Earlier, the Chinese Chamber had asked the Government to guarantee the status of the Chinese language as one of the official languages here.

They wanted this safeguard to be written into the Constitution of a newly independent Singapore.

The Chinese Chamber argued that official recognition of the Chinese language would provide more effective government and promote greater harmony, as the language is used by the majority of the people in Singapore.

They had made that push even though they had been assured by the Government that all four languages - English, Chinese, Malay and Tamil - are official and would be enshrined in the Constitution.
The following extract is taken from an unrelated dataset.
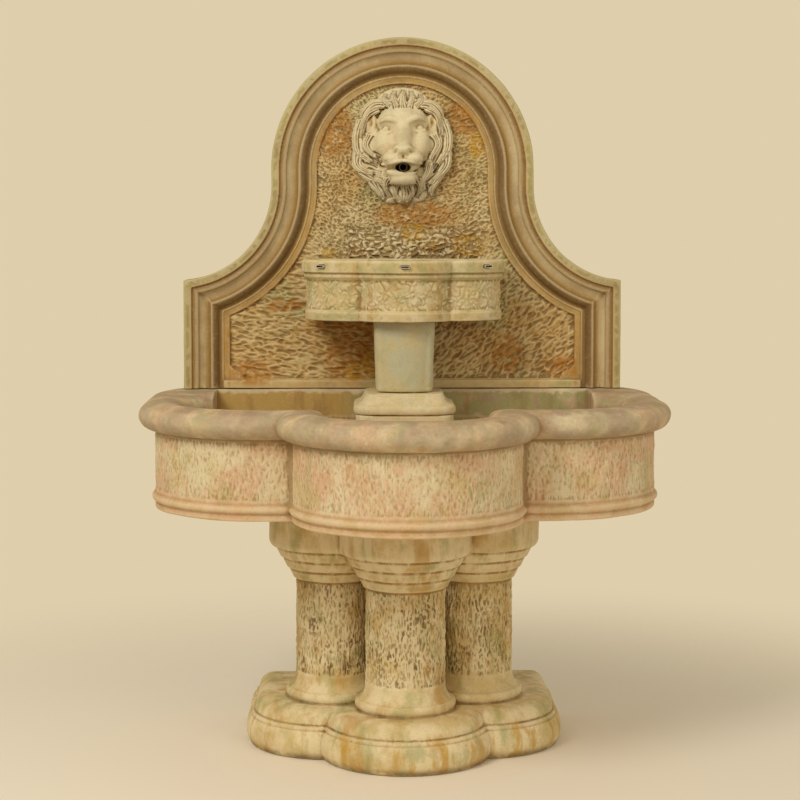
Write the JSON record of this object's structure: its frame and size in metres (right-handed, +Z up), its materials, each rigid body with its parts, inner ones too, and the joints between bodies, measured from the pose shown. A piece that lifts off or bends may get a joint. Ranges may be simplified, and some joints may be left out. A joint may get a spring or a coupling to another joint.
{
  "type": "garden wall fountain",
  "caption": "Wall fountain in aged cast stone: arched back panel with a lion mask, small lobed upper bowl on a riser, large trefoil basin and a clustered column pedestal.",
  "frame": {"origin": "bottom centre of the bounding box, on the floor under the middle of the fountain", "axes": "+Z up, +X to the right of the person who looks at the lion, +Y towards the wall"},
  "size_m": [1.028, 0.7429, 1.407],
  "materials": {
    "pedestal_stone": "patinated cast stone, pitted, matt",
    "basin_stone": "patinated cast stone, chiselled, matt",
    "panel_stone": "patinated cast stone, hammered, matt",
    "mask_stone": "pale cast stone with dark recesses",
    "bowl_stone": "patinated cast stone, crackled, matt",
    "riser_stone": "smooth cast stone, greenish grey",
    "riser_base_stone": "smooth cast stone",
    "chamber_stone": "smooth cast stone",
    "spout_metal": "dull weathered metal",
    "copper": "dull copper tube",
    "black_plastic": "moulded, matt black",
    "grey_plastic": "moulded, matt grey",
    "clear_hose": "soft black vinyl hose",
    "stainless_steel": "stainless steel",
    "zinc_plate": "zinc plated steel",
    "ceramic_shaft": "fine ceramic",
    "black_rubber": "soft rubber",
    "drain_plastic": "moulded, dark grey",
    "stopper_rubber": "moulded rubber"
  },
  "bodies": {
    "fountain": {"pedestal": "pedestal_stone", "basin": "basin_stone", "back_panel": "panel_stone", "lion_mask": "mask_stone", "upper_bowl": "bowl_stone", "riser_column": "riser_stone", "riser_base": "riser_base_stone", "pump_chamber": "chamber_stone", "spout_left": "spout_metal", "spout_center": "spout_metal", "spout_right": "spout_metal", "mouth_pipe": "copper", "hose_elbow": "black_plastic", "feed_hose": "clear_hose", "hose_clamps": "stainless_steel", "hose_clips": "stainless_steel", "pump_body": "black_plastic", "volute_cover": "black_plastic", "impeller_shaft": "ceramic_shaft", "shaft_bushes": "black_rubber", "outlet_barb": "grey_plastic", "pump_feet": "black_rubber", "cord_gland": "black_rubber", "drain_bushing": "drain_plastic", "drain_seal": "black_rubber", "drain_nut": "drain_plastic", "panel_dowels": "stainless_steel", "mask_studs": "stainless_steel", "mask_nuts": "stainless_steel", "hanger_plates": "zinc_plate", "hanger_screws": "stainless_steel"},
    "impeller": {"impeller": "grey_plastic"},
    "intake_cover": {"intake_cover": "black_plastic"},
    "flow_dial": {"flow_dial": "grey_plastic"},
    "drain_stopper": {"drain_stopper": "stopper_rubber"}
  },
  "joints": [
    {"name": "impeller_spin", "type": "hinge", "parent": "fountain", "child": "impeller", "pos_m": [-0.02, 0.1815, 0.579], "axis": [1, 0, 0], "continuous": true},
    {"name": "intake_cover_slide", "type": "slide", "parent": "fountain", "child": "intake_cover", "axis": [1, 0, 0], "range_m": [0, 0.018]},
    {"name": "flow_dial_turn", "type": "hinge", "parent": "intake_cover", "child": "flow_dial", "pos_m": [0.033, 0.1815, 0.579], "axis": [1, 0, 0], "range_deg": [0, 90]},
    {"name": "drain_stopper_lift", "type": "slide", "parent": "fountain", "child": "drain_stopper", "axis": [0, 0, 1], "range_m": [0, 0.03]}
  ]
}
Mr Lee countered that such talk was "dangerous" in a multiracial Singapore, with Malaysia just next door.

Just days earlier, Mr Lee stressed that the four major languages here are official and equal. He also ruled out all possibilities of the Government changing its position on the language issue.
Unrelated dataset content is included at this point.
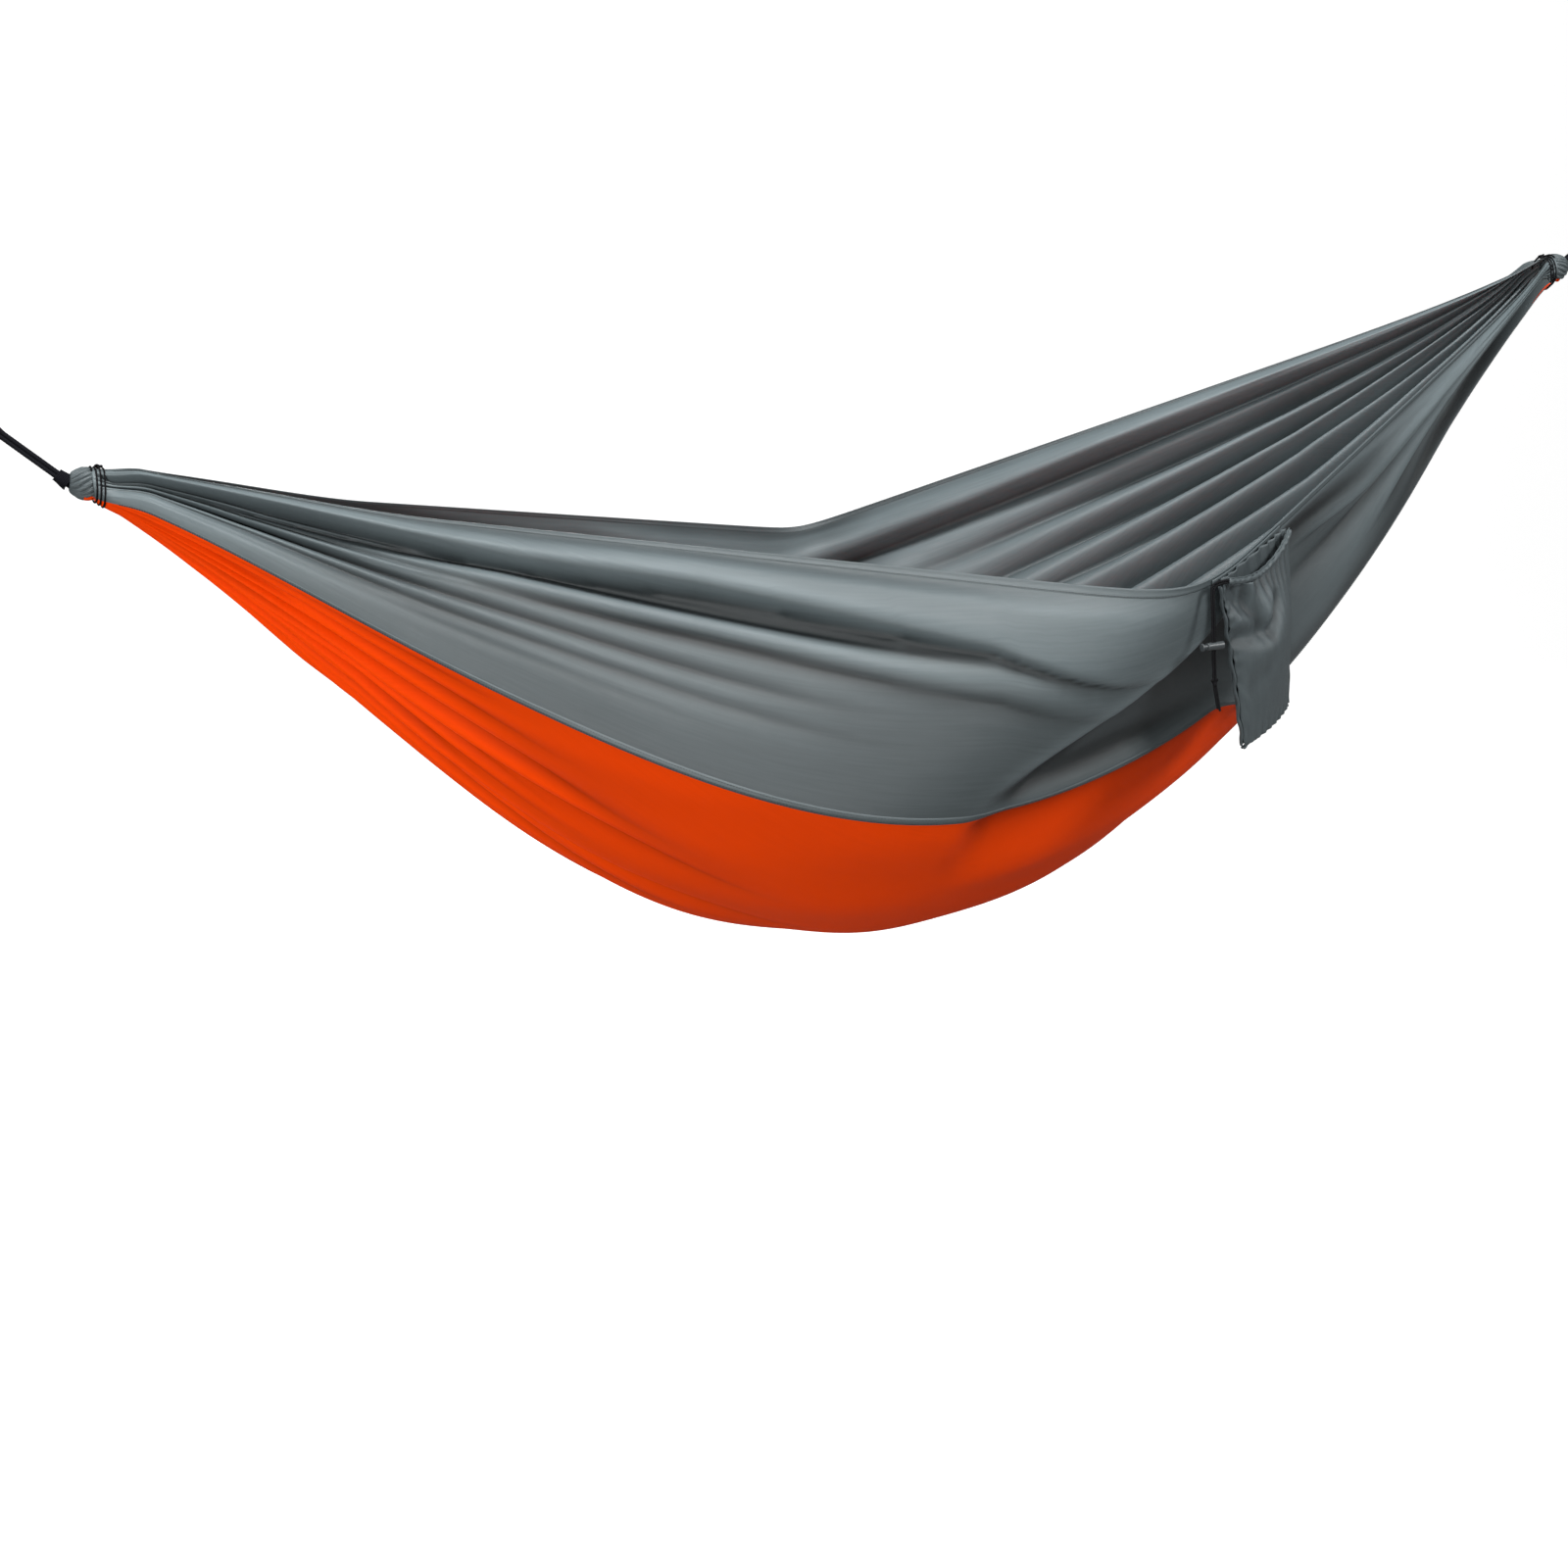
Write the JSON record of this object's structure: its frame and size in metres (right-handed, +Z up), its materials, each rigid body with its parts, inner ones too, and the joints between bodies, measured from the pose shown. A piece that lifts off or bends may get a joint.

He said the new Constitution would re-state the status quo of the four official languages, with Malay as the common and national language.

"The four languages are official languages in Singapore," he said. "It is right and good for our country and our people, not because a particular language has a large percentage of the population to support it."

He also warned the Chinese language agitators that their push would "jeopardise the struggle of the Chinese in Malaysia fighting for a fair place for their language".

"So I say to those who want to be language heroes: just pipe down," Mr Lee said. "They had better calculate very carefully before they say these things. And if they do not know what it is all about, better leave these things to those who know what this is all about."

Mr Lee went on to declare that Singapore would become a example which others could follow.

He said: "We will establish a model society and show that this is the type of society South-East Asia wanted. This is our sacred role to play."